Porque aunque inicialmente les de el beneficio de la duda también sé que menos del 5% de las denuncias son falsas, es decir, que tenemos poca chance de encontrarnos con varias “mentirosas” en lapsos cortos de tiempo. Y porque como en la violencia sexual rara vez hay pruebas materiales, el testimonio de la denunciante se torna vital para conseguir justicia. En ese sentido, para creer en la palabra de los hombres que amo, sus excusas no pueden estar amparadas al hecho de que no hay pruebas, y que sin acusación, entonces, “no hay nada”. A esto en psicoanálisis se le llama “desmentida”, un mecanismo violento ejercido contra el otro: sabiendo que pasó algo actuar como si nada hubiese ocurrido. Una forma sutil pero profundamente perversa de sacar provecho personal dentro de una posición de poder. Igual que los corruptos que niegan sus hechos hasta que alguna evidencia los pone contra las cuerdas y solo, ahí, recién, empiezan a aceptar cínicamente que algo hicieron.
Que el abuso sexual sea de difícil probanza material ya coloca la balanza en claro desnivel. Una cultura, una tradición, un apelo moralista del honor suele alimentar la corriente que le cree al hombre. Cuando es inocente, para su buena suerte, pero cuando es culpable, para su buena suerte también. Por eso, los hombres que amo, si quieren ser creídos y defendidos, tendrán que dar exhaustivas explicaciones de cómo creen que llegaron a dicha situación tan grave. A menos que creamos, nosotros inocentes, que se ha desatado una ola de mujeres locas tratando de inculpar a pobres hombres inocentes. Esto último solo se puede sostener en algunas mentes frágiles, asustadas en su propia identidad por alguna razón, y sin ningún asidero teórico, académico, histórico o estadístico posible.

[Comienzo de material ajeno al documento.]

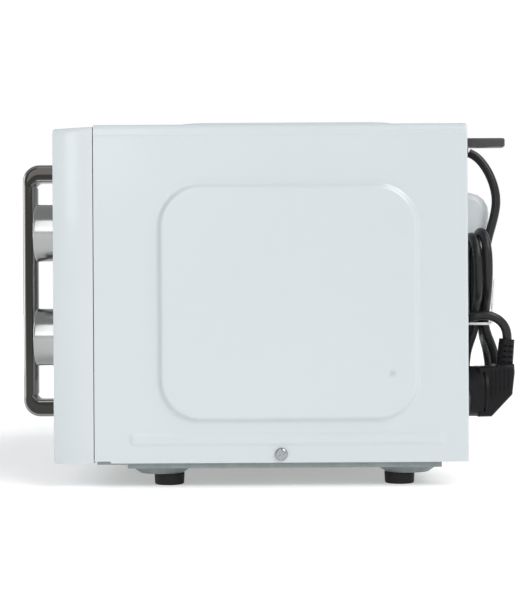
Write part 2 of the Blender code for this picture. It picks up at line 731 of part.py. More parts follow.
def control_panel():
    panel = moulding("control_panel", PANEL_X0, HALF_W, CAB_Z0, HALF_W, 6.0)
    lo = (PANEL_X0 + WALL, FRONT_Y + WALL, CAB_Z0 + WALL)
    hi = (HALF_W - WALL, MOULD_BACK + 10, CAB_Z1 - 6.0)
    inner = box("inner", lo, hi)
    round_edges(inner, lambda m, d: abs(d.y) > 0.9 and m.z > 200 and m.x > 200, 4.0, 2)
    cut(panel, inner)
    for z in KNOB_Z.values():
        cut(panel, cylinder("hole", (KNOB_X, FRONT_Y, z), "Y", 4.0, 20, 16))
        ring = cylinder("dish", (KNOB_X, FRONT_Y - 4.4, z), "Y", 26.0, 10, 40)
        cut(panel, ring)
    finish(panel, "white_plastic")


# Door


def door_frame():
    frame = moulding("door_frame", DOOR_X0, DOOR_X1, CAB_Z0 + 0.6, DOOR_X0, 6.0)
    swing = [(-225, -110), (-225, -120.9), (DOOR_X0, -120.9)]
    swing += arc((DOOR_X0 + 6, -120.9), 6.0, 180, 90, 5) + [(DOOR_X0 + 6, -110)]
    lo = (DOOR_X0 + WALL, FRONT_Y + WALL, CAB_Z0 + 0.6 + WALL)
    inner = box("inner", lo, (DOOR_X1 - WALL, MOULD_BACK + 10, CAB_Z1 - 6.0))
    round_edges(inner, lambda m, d: abs(d.z) > 0.9 and m.y < 0 and m.x < -200, 2.0, 1)
    cut(frame, inner)
    cut(frame, slab("swing", swing, "Z", 0, 280))
    window = slab("window", rounded(64.0, -172.0, 212.0, 58.0, 10.0, 4), "Y", FRONT_Y - 5, FRONT_Y + 10)
    cut(frame, window)
    for z in (CAB_Z0, CAB_Z1 - 4):
        cut(frame, cylinder("bore", (HINGE_X, HINGE_Y, z), "Z", 2.4, 24, 16))
    for z in HANDLE_SCREW_Z.values():
        cut(frame, cylinder("hole", (HANDLE_X, FRONT_Y, z), "Y", 2.3, 12, 16))
    finish(frame, "white_plastic", origin=(HINGE_X, HINGE_Y, 0))


def door_inside():
    pivot = (HINGE_X, HINGE_Y, 0)
    pane = slab("door_glass", rounded(56.0, -180.0, 220.0, 66.0, 6.0, 3), "Y", -140.5, -138.0)
    finish(pane, "dark_glass", origin=pivot)
    choke = box("door_choke", (-208, -137.5, 27), (97, -118, 249))
    cut(choke, box("front", (-189, -145, 46), (78, -119, 230)))
    trough = box("trough", (-207, -136.5, 28), (96, -100, 248))
    keep = box("keep", (-190, -160, 45), (79, -90, 231))
    cut(trough, keep)
    cut(choke, trough)
    finish(choke, "mesh_sheet", origin=pivot)
    cover = slab("choke_cover", rounded(24.5, -210.0, 251.5, 99.0, 4.0, 3), "Y", -117.7, -115.3)
    cut(cover, slab("mouth", rounded(50.0, -185.0, 226.0, 74.0, 6.0, 3), "Y", -130, -100))
    finish(cover, "grey_plastic", origin=pivot)


def handle():
    """A flat bar bent into a loop."""
    base = FRONT_Y - GAP
    front, low, high = HANDLE_FRONT, HANDLE_Z0, HANDLE_Z1
    outer, inner, bar, leg = 13.0, 5.0, 9.3, HANDLE_LEG
    points = [(base, low)]
    points += arc((front + outer, low + outer), outer, 270, 180, 6)
    points += arc((front + outer, high - outer), outer, 180, 90, 6)
    points += [(base, high), (base, high - leg)]
    points += arc((front + bar + inner, high - leg - inner), inner, 90, 180, 4)
    points += arc((front + bar + inner, low + leg + inner), inner, 180, 270, 4)
    points += [(base, low + leg)]
    loop = slab("handle", points, "X", HANDLE_X - HANDLE_W / 2, HANDLE_X + HANDLE_W / 2, 1.4, 1)
    for end, z in HANDLE_SCREW_Z.items():
        cut(loop, cylinder("bore", (HANDLE_X, base, z), "Y", 2.3, 22, 16))
        seat = FRONT_Y + WALL + GAP
        profile = [(0, 2.2), (3.0, 2.0), (4.0, 0.8), (4.0, 0), (2.0, 0), (2.0, -13.0), (0, -13.0)]
        screw = turned(f"handle_screw_{end}", profile, (HANDLE_X, seat, z), "Y", 16)
        finish(screw, "screw_steel", origin=(HINGE_X, HINGE_Y, 0), smooth=True)
    finish(loop, "chrome", origin=(HINGE_X, HINGE_Y, 0), smooth=True)


def latch():
    """The sprung plate in the door with its two hooks, and the bracket and switches they work."""
    plate = box("latch_hooks", (102.5, -136, 48), (104.5, -121, 228))
    for z in (70, 206):
        add(plate, box("arm", (102.5, -124, z - 4), (107.5, -98, z + 4)))
        add(plate, box("nose", (102.5, -103, z - 7), (107.5, -98, z + 2)))
    cut(plate, boxes("gap", [((100, -130, 84), (110, -110, 192))]))
    finish(plate, "white_plastic", origin=(103.5, -128, 138))


def latch_bracket():
    x0, x1 = 98.5, 111.5
    bracket = box("latch_bracket", (x0, SEAM_Y + 1.7, 50), (x1, -78, 226))
    doors = [((101, -130, z - 11), (109.0, -90, z + 11)) for z in (70, 206)]
    cut(bracket, boxes("ways", doors))
    cut(bracket, box("middle", (x0 - 5, -104, 96), (x1 - 3, -84, 180)))
    finish(bracket, "black_plastic")
    places = {"primary_switch": 196, "secondary_switch": 60, "monitor_switch": 160}
    for name, z in places.items():
        unit = box(name, (x1 + GAP, -106, z), (x1 + 10.6, -79, z + 16))
        round_edges(unit, along("X"), 1.2, 1)
        add(unit, boxes("tabs", [((x1 + 4, y, z - 6), (x1 + 7, y + 0.8, z + 1)) for y in (-101, -93, -85)]))
        finish(unit, "black_plastic")


def hinges():
    """Brackets on the front plate, each with the pin that the door turns on."""
    for name, low, z in (("hinge_lower", 1, CAB_Z0 + 1.2), ("hinge_upper", -1, CAB_Z1 - 2.2)):
        pin = cylinder(name, (HINGE_X, HINGE_Y, z + low * 3.0), "Z", 2.0, 12.0, 16)
        finish(pin, "screw_steel")


# Cord and plug


def cord_gland():
    """The bush in the rear panel with its tapered sleeve."""
    profile = [(0, 25.6), (3.6, 25.6), (4.0, 25.0), (5.8, 4.5), (8.5, 4.0), (8.5, 0.3), (6.0, 0.3), (6.0, -1.3)]
    profile += [(8.0, -1.3), (8.0, -4.0), (0, -4.0)]
    gland = turned("cord_gland", profile, (165, PANEL_OUT, GLAND_Z), "Y", 24)
    finish(gland, "black_rubber", smooth=True)


def hank_outline():
    """The outline of the folded cord in (Z, X): a wide loop above the tie and a smaller one below it."""
    points = arc((164.0, 192.0), 21.5, 90, -90, 8)
    points += [(146, 170.6), (128, 170.4), (118, 168.8), (111, 168.8), (103, 158.0), (97, 148.0), (90, 141.6)]
    points += arc((80.0, 159.4), 19.0, 250, 105, 8)
    points += [(92, 178.3), (102, 180.6), (110, 182.9), (118, 182.9), (125, 187.0), (132, 195.0)]
    points += [(141, 204.5), (150, 210.5)]
    return points


def spread(obj):
    """Fans the folded cord out below its tie, with its flat faces split where the fan starts and ends."""
    bm = bmesh.new()
    bm.from_mesh(obj.data)
    for height in (0.108, 0.086):
        geometry = list(bm.verts) + list(bm.edges) + list(bm.faces)
        bmesh.ops.bisect_plane(bm, geom=geometry, plane_co=(0, 0, height), plane_no=(0, 0, 1))
    bm.to_mesh(obj.data)
    bm.free()
    for vertex in obj.data.vertices:
        depth = min(max((0.108 - vertex.co.z) / 0.022, 0.0), 1.0)
        vertex.co.y += (vertex.co.y - 0.162) * 0.62 * depth
    return obj


def cord():
    hank = slab("cord_hank", hank_outline(), "Y", 151.8, 172.2, 3.0, 1)
    finish(spread(hank), "cord_pvc")
    tie = slab("cord_tie", rounded(167.4, 150.2, 184.6, 173.8, 3.0, 3), "Z", 112.0, 117.0)
    cut(tie, slab("hole", rounded(168.4, 151.2, 183.6, 172.8, 2.0, 3), "Z", 100, 130))
    finish(tie, "white_tie")
    knots = [(165, 160.0, 242.0), (165.3, 162.6, 241.2), (166.6, 168.6, 235.8), (168.4, 174.6, 226.0)]
    knots += [(169.9, 178.6, 214.0), (170.4, 179.4, 203.0), (170.9, 176.8, 190.5)]
    finish(tube("cord_lead", smooth_route(knots, 3), CORD_D), "cord_pvc", smooth=True)
    knots = [(197.5, 182.9, 105.2), (197.9, 182.4, 109.6), (199.6, 178.3, 116.4), (200.8, 170.0, 121.0)]
    knots += [(200.0, 160.5, 120.8), (196.0, 151.4, 117.6), (189.5, 145.4, 112.0), (184.6, 143.0, 104.5)]
    finish(tube("cord_tail", smooth_route(knots, 3), CORD_D), "cord_pvc", smooth=True)


def plug():
    """An angled two-pin plug with earth clips, its cord leaving upwards."""
    body = cylinder("plug", (PLUG_X, PLUG_FACE + 6.5, PLUG_Z), "Y", PLUG_R, 13.0, 32)
    outline = [(160, 84.2), (172.3, 84.2), (174, 86.0), (186.0, 86.0), (186.4, 79.8), (184.6, 64.2)]
    outline += [(169.6, 48.4), (160, 48.2)]
    add(body, slab("block", outline, "X", PLUG_X - 13, PLUG_X + 13, 3.0, 1))
    relief = cylinder("relief", (PLUG_X, 0, 7.9), "Z", 6.2, 20.0, 20, 5.6)
    relief.data.transform(Matrix.Translation(Vector((0, 180.6, 86.0)) * MM) @ Matrix.Rotation(-0.1, 4, "X"))
    add(body, relief)
    for side in (-1, 1):
        x = PLUG_X + side * 9.5
        add(body, cylinder("pin", (x, PLUG_FACE - 8.6, PLUG_Z), "Y", 2.4, 18.0, 14))
    finish(body, "black_plastic")


def main():
    clear_scene()
    wrapper()
    base_plate()
    feet()
    rear_panel()
    rear_spacer()
    side_screws()
    cavity()
    front_plate()
    waveguide_side()
    turntable()
    lamp()
    thermal_cutout()
    transformer()
    capacitor()
    fan()
    air_duct()
    filter_board()
    control_unit("power_selector", KNOB_Z["power"], 42)
    control_unit("timer_unit", KNOB_Z["timer"], 50)
    knob("power")
    knob("timer")
    control_panel()
    door_frame()
    door_inside()
    handle()
    latch()
    latch_bracket()
    hinges()
    cord_gland()
    cord()
    plug()


main()
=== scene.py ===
"""Looks of the countertop microwave oven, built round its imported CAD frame.

Metres. The front faces -Y, up is +Z, and +X is the control side.
"""

import json
import math

import bmesh
import bpy
import numpy as np
from mathutils import Matrix, Vector


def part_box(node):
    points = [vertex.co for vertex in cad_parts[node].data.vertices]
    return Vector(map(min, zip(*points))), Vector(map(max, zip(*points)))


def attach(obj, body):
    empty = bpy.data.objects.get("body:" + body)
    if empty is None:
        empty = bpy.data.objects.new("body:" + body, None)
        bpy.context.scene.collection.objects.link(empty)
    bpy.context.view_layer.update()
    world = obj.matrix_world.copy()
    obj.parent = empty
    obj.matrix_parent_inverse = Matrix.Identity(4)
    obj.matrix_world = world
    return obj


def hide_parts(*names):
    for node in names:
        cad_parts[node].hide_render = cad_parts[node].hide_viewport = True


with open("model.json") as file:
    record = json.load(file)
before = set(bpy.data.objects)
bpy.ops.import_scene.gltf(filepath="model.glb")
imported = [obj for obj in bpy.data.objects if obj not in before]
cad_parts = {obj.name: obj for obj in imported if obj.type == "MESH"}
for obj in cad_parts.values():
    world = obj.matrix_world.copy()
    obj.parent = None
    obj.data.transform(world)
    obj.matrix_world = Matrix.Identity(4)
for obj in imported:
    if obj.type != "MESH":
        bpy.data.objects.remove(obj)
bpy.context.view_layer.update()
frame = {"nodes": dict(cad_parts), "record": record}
NODES = frame["nodes"]
MM = 0.001

FRONT_Y = -143.3
SEAM_Y = -114.3
REAR_Y = 151.7
HALF_W = 220.0
CORD_D = 6.6
KNOBS = {"power": 183.6, "timer": 106.3}
KNOB_X = 167.0
PLUG_X, PLUG_Z = 197.5, 66.2
GLAND = (165.0, 133.7, 242.0)
SCREW = (0.0, 18.3, 23.6)
HANDLE_BAR, HANDLE_LEG = 9.3, 13.2
HANDLE_OUTER_R, HANDLE_INNER_R = 13.0, 5.0
CAMERA = (1.270, 0.0076, 0.133)
SMUDGE = (0.223, 0.0975, 0.0805)


# Camera, floor and light


def camera():
    data = bpy.data.cameras.new("camera")
    data.sensor_fit = "HORIZONTAL"
    data.sensor_width = 36.0
    data.lens = 100.3
    data.clip_end = 100
    obj = bpy.data.objects.new("camera", data)
    aim = Matrix.Rotation(math.radians(90), 4, "Z") @ Matrix.Rotation(math.radians(90), 4, "X")
    obj.matrix_world = Matrix.Translation(CAMERA) @ aim @ Matrix.Rotation(-0.0056, 4, "Z")
    bpy.context.scene.collection.objects.link(obj)
    bpy.context.scene.camera = obj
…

Cuando una víctima denuncia lo hace como puede, con la capacidad psíquica y material que tiene en ese momento. Puede hacerlo mal, muy mal, torpemente, al punto de dar la sensación de inconsistencia. Por eso es tan necesario el acompañamiento a quienes denuncian, su tarea es ayudar que dichas denuncias, por más flojas que parezcan al inicio, ganen fuerza y forma hasta ser un testimonio sólido, incontestable. Pero es también un deber del acusado ser consistente en su relato. Ampararse en que no hay pruebas es cínico, por decir lo menos. Proclamar “que me investiguen” cuando se está en posiciones de poder es grotescamente insuficiente. El pachá sobre la alfombra esperando que el mundo ocurra. No, no es posible.

Los hombres que alegan ser inocentes, en nuestro medio, teniendo todas las herramientas cognitivas de su lado y múltiples canales comunicativos a disposición, más si se dicen aliados del feminismo, pueden TAMBIEN defenderse ELLOS MISMOS: dando testimonios coherentes, exhaustivos, y buscando pruebas de su inocencia sin victimizarse, sin acusar a la mujer por su estilo de vida. Esto es patético cuando los poderes simbólicos (culturales, discursivos) están de su lado, cuando gente con poder los apoya públicamente (sin constarle si de verdad ocurrieron o no los hechos), cuando un sistema administrativo los ampara, cuando el color de piel y “la buena reputación” (haber publicado cosas, haber sido buena gente en el trabajo, tener buena conversa, hijos bonitos, polos de Marx) están de su lado.

Los hombres que amo, porque son conscientes de la justa reivindicación que implica el feminismo, si fueran acusados de violencia sexual, deberán defenderse con la misma rigurosidad que usan en sus tesis y trabajos, y mostrarse tan honestos como cuando se indignan por el abuso de los canallas que dirigen nuestro país. Sería una conversación larga que tendría que terminar en una amplia y profunda respuesta. ¿Cuántos hombres acusados han hecho o pueden hacer esto?

Al final ¿qué tienen de especial Mejorada, Alza o Mujica que los hagan inmunes a los vicios humanos? ¿Estudios? ¿Apellidos? ¿Puestos? ¿Sueldos? ¿Papers? ¿Mejillas rosadas y apachurrables en la infancia? Si amamos a los acusados habrá que acompañarlos pidiéndoles que muestren su inocencia con la máxima coherencia, o ayudarlos a que se disculpen y reparen el daño que podrían haber cometido. Del otro lado la situación siempre será peor.